My niece did not respond well to my less-than-enthusiastic comment to her post and deleted the comment. I'm not really sure when I became aware of the fact, but I confronted her over it. [I think now I probably should have emailed her my response, but it's not like she emailed me before posting on FB.] She did not like my defriending her, thinking it was unfair. I offered to reinstate her around the time I reinstated my nephew, but she is still unhappy with me.

I recently heard a rumor that apparently she had offered to be a surrogate for my openly gay nephew, her cousin. [He's never discussed his sexuality with me.
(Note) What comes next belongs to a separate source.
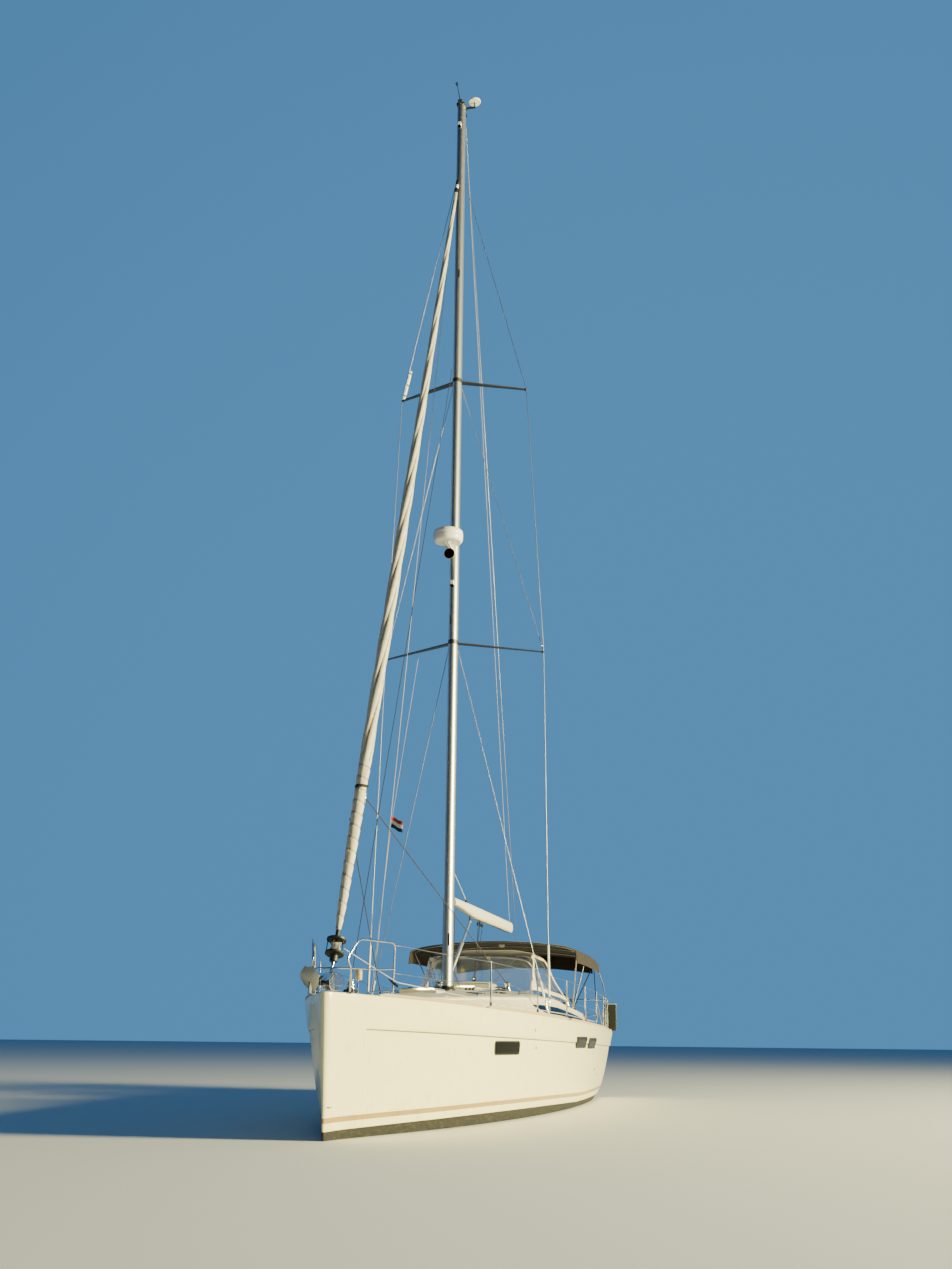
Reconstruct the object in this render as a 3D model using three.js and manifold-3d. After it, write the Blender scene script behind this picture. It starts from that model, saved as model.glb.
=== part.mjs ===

I inferred it from some family photos from my brother where my nephew was clinging to his partner.]  I don't know what happened to the prospective arrangement, but the rumor is my nephew and his partner are no longer together.

Like I say, I don't mind people contradicting me (of course, it would be nice if I managed to persuade others to my point on view), but when I respect you to have your say, you should respect me to have my say.